Uh-oh – Fannie, Freddie Ordered To Delist Stock From U.S. Exchanges

That’s gotta sting…

I wonder how that is going to affect the portfolio of Palm Beach County, and all other counties and states for that matter???

WSJ

By NATHAN BECKER, JESSICA HOLZER And JACOB BUNGE

The regulator for Fannie Mae and Freddie Mac ordered the two government-sponsored mortgage purchasers to delist their shares from the New York Stock Exchange, in another blow to the one-time giants.

[fanfred0616] The U.S. government has ordered mortgage giants Fannie Mae and Freddie Mac to delist from the stock market, a federal agency said.

Fannie and Freddie continue to struggle with billions of dollars in losses from tumbling housing prices as well as uncertainty about their future. The government seized them in September 2008 and has yet to spell out a long-term plan for their role in the housing market.

After the delisting, the stocks of the two companies will be traded in the over-the-counter market.

The Federal Housing Finance Agency, the companies’ conservator, said it directed them to delist their stock amid continuing struggles to meet stock-exchange requirements for maintaining price levels.

“FHFA’s determination to direct each company to delist does not constitute any reflection on either enterprise’s current performance or future direction, nor does delisting imply any other findings or determination on the part of FHFA as regulator or conservator,” said Acting Director Edward J. DeMarco.

Stock in the companies dropped following news of the delistings, with Fannie shares down 45% to 50 cents in midday trade and Freddie off 48% at 64 cents.

Fannie shares closed at 92 cents on Tuesday, below the $1 share-price threshold maintained by NYSE Euronext for listings on the Big Board. Shares of Freddie closed at $1.22 on Tuesday. The stock of Fannie is down 22% so far this year, and Freddie shares are down 17%.

Both companies have slipped below NYSE listing standards in the past, but corrected the issues in the fall of 2009, according to an exchange official.

Freddie said it expects the delisting of its common stock and the 20 listed classes of its preferred stock from the NYSE will happen on or about July 8. Fannie will delist from the NYSE and the Chicago Stock Exchange.

Mr. DeMarco said it “simply makes sense” for Freddie to delist because it “fits with the goal of a conservatorship to preserve and conserve assets.”

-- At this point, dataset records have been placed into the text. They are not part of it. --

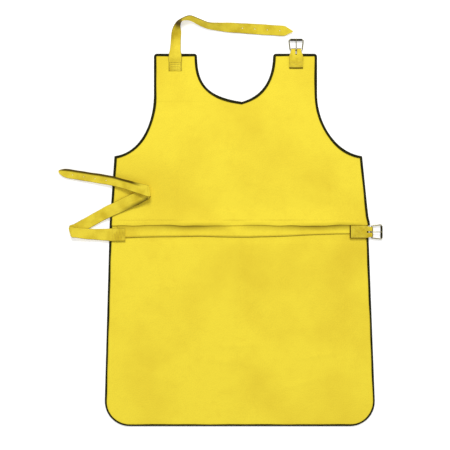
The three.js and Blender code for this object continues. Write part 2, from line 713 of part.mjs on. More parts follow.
function buckle(prefix, tab, reach, dip) {
  const group = new THREE.Group();
  const rollerInner = WIRE_RADIUS + ROLLER_CLEARANCE;
  const rollerLength = 2 * (FRONT_HALF - FRAME_CORNER - GAP);
  const roller = mesh(`${prefix}_buckle_roller`,
    geometryOf(ringSolid(rollerInner, ROLLER_RADIUS, rollerLength, 20)), metalMaterial(0x57523c));
  roller.position.x = BUCKLE_REACH;
  group.add(
    mesh(`${prefix}_buckle_tab`, geometryOf(tabSolid(tab, dip)), strapYellow()),
    mesh(`${prefix}_buckle_tab_stitching`, geometryOf(tabStitching(tab, reach, dip)), thread()),
    mesh(`${prefix}_buckle_frame`, geometryOf(frameSolid()), nickel()),
    mesh(`${prefix}_buckle_prong`, geometryOf(prongSolid()), nickel()),
    roller,
  );
  return group;
}

const neckBuckle = buckle('neck', NECK_TAB, NECK_TAB.onBody - MARGIN_WIDTH - 10,
  crossingZ - LEATHER - GAP);
neckBuckle.position.set(NECK_TAB.x, SHOULDER.y + NECK_TAB.heelBeyondEdge, heelZ);
neckBuckle.rotation.z = Math.PI / 2;

const waistBuckle = buckle('waist', WAIST_TAB, WAIST_TAB.onBody - BINDING_WIDTH - 6, 0);
waistBuckle.position.set(waistSide(1) + WAIST_TAB.heelBeyondEdge, WAIST_TAB.y, heelZ);

// ---- The whole apron ----------------------------------------------------------

const apron = new THREE.Group();
apron.add(...bibPieces(), ...skirtPieces(), ...waistPieces(), ...strapPieces());
apron.add(neckBuckle, waistBuckle);

export default apron;
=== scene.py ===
"""Leather welding apron, lying on its back: panels, binding, straps, tabs, buckles and stitching.

Lengths in the tables below are millimetres in the apron's own frame: +Y to the neck, +Z out of
the front face, origin on the underside at the lower edge of the waist band. MM turns them into metres.
"""

import math
import random
from contextlib import contextmanager

import bmesh
import bpy
import numpy as np
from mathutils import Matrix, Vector


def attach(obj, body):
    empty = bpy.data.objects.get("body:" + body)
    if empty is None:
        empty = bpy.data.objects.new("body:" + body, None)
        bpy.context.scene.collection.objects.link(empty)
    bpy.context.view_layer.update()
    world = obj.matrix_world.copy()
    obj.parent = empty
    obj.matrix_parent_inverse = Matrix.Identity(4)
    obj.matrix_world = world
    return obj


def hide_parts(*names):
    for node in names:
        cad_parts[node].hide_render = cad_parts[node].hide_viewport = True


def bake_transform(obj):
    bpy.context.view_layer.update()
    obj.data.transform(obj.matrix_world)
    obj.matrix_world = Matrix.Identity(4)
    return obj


bl_info = {
    "name": "Leather welding apron",
    "version": (1, 0, 0),
    "blender": (4, 5, 0),
    "location": "View3D > Sidebar > Apron",
    "description": "Builds a bound leather apron with straps and roller buckles",
    "category": "Object",
}

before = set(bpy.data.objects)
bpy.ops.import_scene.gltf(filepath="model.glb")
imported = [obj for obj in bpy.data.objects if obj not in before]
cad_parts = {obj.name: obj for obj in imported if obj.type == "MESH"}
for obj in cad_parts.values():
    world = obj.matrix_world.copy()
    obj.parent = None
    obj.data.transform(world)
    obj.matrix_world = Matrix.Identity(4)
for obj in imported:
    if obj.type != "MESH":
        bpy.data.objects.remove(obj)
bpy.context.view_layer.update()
MM = 0.001

# ---- Sizes of the pattern, in millimetres --------------------------------------

HEM_Y = -456
HEM = {"half": 327.5, "shift": -0.9}
HEM_RADIUS = 60
WAIST = {"y": 5, "half": 311.5, "shift": -3.5}
UNDERARM = {"y": 195, "half": 298.6, "shift": -4.9}
SHOULDER = {"y": 442, "half": 196.7, "shift": -11.6}
SHOULDER_SIDE = 97
SHOULDER_RADIUS = 7
ARMHOLE = {"top": 70, "bottom": 64, "rise": 8}
NECK = {"half": 91.7, "shift": -12.6, "x": 4, "y": 326}
NECK_CURVE = {"side": 70, "left": 89, "right": 44, "rise": 13}
SKIRT_TOP = 31
BIB_LIP = 28
RAMP = (36, 78)
BIB_LIFT = 3.8
BAND = {"top": 36, "z": 1.8, "inset": 18}

BINDING_TOP = 3.5
CROSSING = 5.2
HEEL_Z = 3.9
REACH = 24
HEEL_HALF = 14.6
FRONT_HALF = 17.4
NECK_BUCKLE = (134.4, 451.2)
WAIST_BUCKLE = (316.2, 12.2)
NECK_STRAP_X = -156.9
WAIST_STRAP_Y = 5.5


# ---- Settings that a user would change ------------------------------------------


def length_property(label, text, value):
    return bpy.props.FloatProperty(name=label, description=text, default=value, unit="LENGTH")


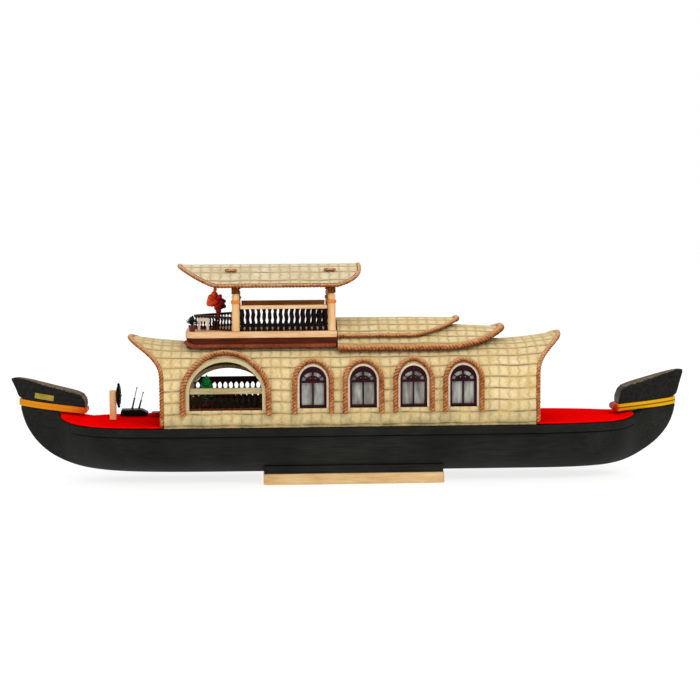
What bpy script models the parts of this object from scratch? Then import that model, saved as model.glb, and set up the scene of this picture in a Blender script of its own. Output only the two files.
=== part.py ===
"""Souvenir model of a south Indian rice barge houseboat on its plinth.

Metres, +X to the bow, +Y to port, +Z up, origin on the table under the middle
of the boat. Sizes are written in millimetres and turned to metres by MM.
"""

import math

import bmesh
import bpy
from mathutils import Vector

MM = 0.001
GAP = 0.3

# Plinth and cradle
PLINTH_FORE = 78.0
PLINTH_AFT = -84.0
PLINTH_HALF_WIDTH = 42.0
PLINTH_TOP = 10.0
PLINTH_EDGE = 1.2
CRADLE_TOP = 17.0
CRADLE_INSET = 1.0

# Hull, as stations from midship to the stem and to the stern, which is fuller
# x, half beam at the top, top height, keel height, half width of the flat floor
BOW_STATIONS = (
    (0.0, 53.0, 53.0, 11.0, 32.0),
    (90.0, 53.0, 53.0, 11.0, 32.0),
    (150.0, 52.4, 53.0, 11.0, 31.0),
    (190.0, 50.0, 53.0, 11.3, 27.5),
    (212.0, 46.0, 53.0, 12.0, 23.5),
    (228.0, 39.5, 53.2, 13.1, 18.5),
    (240.0, 31.0, 53.4, 14.6, 14.0),
    (250.0, 22.5, 54.4, 16.9, 9.8),
    (258.5, 15.0, 58.0, 19.8, 6.6),
    (262.5, 13.4, 64.4, 21.8, 5.9),
    (270.0, 11.2, 65.9, 25.4, 4.4),
    (281.0, 8.4, 67.3, 34.2, 2.9),
    (290.0, 4.9, 68.5, 46.2, 1.7),
    (294.6, 2.5, 69.1, 56.8, 1.0),
    (296.8, 1.0, 69.4, 66.0, 0.6),
)
STERN_STATIONS = (
    (90.0, 53.0, 53.0, 11.0, 32.0),
    (150.0, 52.6, 53.0, 11.0, 32.5),
    (190.0, 51.0, 53.0, 11.0, 32.5),
    (220.0, 46.0, 53.0, 11.4, 29.0),
    (238.0, 39.0, 53.0, 12.4, 23.0),
    (250.0, 30.5, 53.4, 14.2, 16.6),
    (259.0, 21.8, 56.0, 16.8, 11.4),
    (267.0, 15.5, 60.2, 20.2, 7.6),
    (277.5, 11.6, 61.4, 26.0, 5.0),
    (288.5, 8.0, 62.6, 35.0, 3.2),
    (296.2, 4.8, 63.4, 45.6, 2.0),
    (299.8, 2.7, 63.8, 54.5, 1.3),
    (301.4, 1.2, 64.0, 61.5, 0.8),
)
HULL_HEIGHT_STEPS = (0.0, 0.07, 0.17, 0.31, 0.5, 0.75, 1.0)
BILGE_POWER = 3.0
PLATFORM_LEVEL = 53.0

# Raised sheer strake along the hull's top edge, thinner towards its ends
WALE_FORE = 250.0
WALE_AFT = 259.0
WALE_HEIGHT = 7.2
WALE_THICKNESS = 1.4
WALE_TAPER = 60.0
WALE_THIN = 0.35
WALE_LEAN = 0.4

# Painted band between the hull and each prow block, its inner end rounded over
# x, half width, how much the band is drawn in above and below
BOW_BAND = (
    (236.6, 10.6, 2.0),
    (237.4, 11.4, 0.8),
    (239.2, 12.2, 0.0),
    (241.0, 12.8, 0.0),
    (254.0, 13.0, 0.0),
    (266.0, 12.4, 0.0),
    (278.0, 10.6, 0.0),
    (288.0, 7.4, 0.0),
    (294.5, 4.2, 0.0),
    (298.2, 1.6, 0.0),
)
STERN_BAND = (
    (242.6, 10.6, 2.2),
    (243.5, 11.4, 0.9),
    (245.2, 12.2, 0.0),
    (247.2, 12.8, 0.0),
    (259.0, 13.0, 0.0),
    (271.0, 12.4, 0.0),
    (283.0, 10.6, 0.0),
    (292.5, 7.4, 0.0),
    (298.6, 4.2, 0.0),
    (301.8, 1.6, 0.0),
)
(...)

The two mortgage giants have struggled heavily amid the collapse of the housing boom. Fannie in May said its first-quarter loss narrowed on fewer write-downs and credit-loss provisions as it requested another $8.5 billion in aid from the federal government. Freddie posted a narrower first-quarter loss but said it would need a $10.6 billion injection from the Treasury—its first request for aid in four quarters.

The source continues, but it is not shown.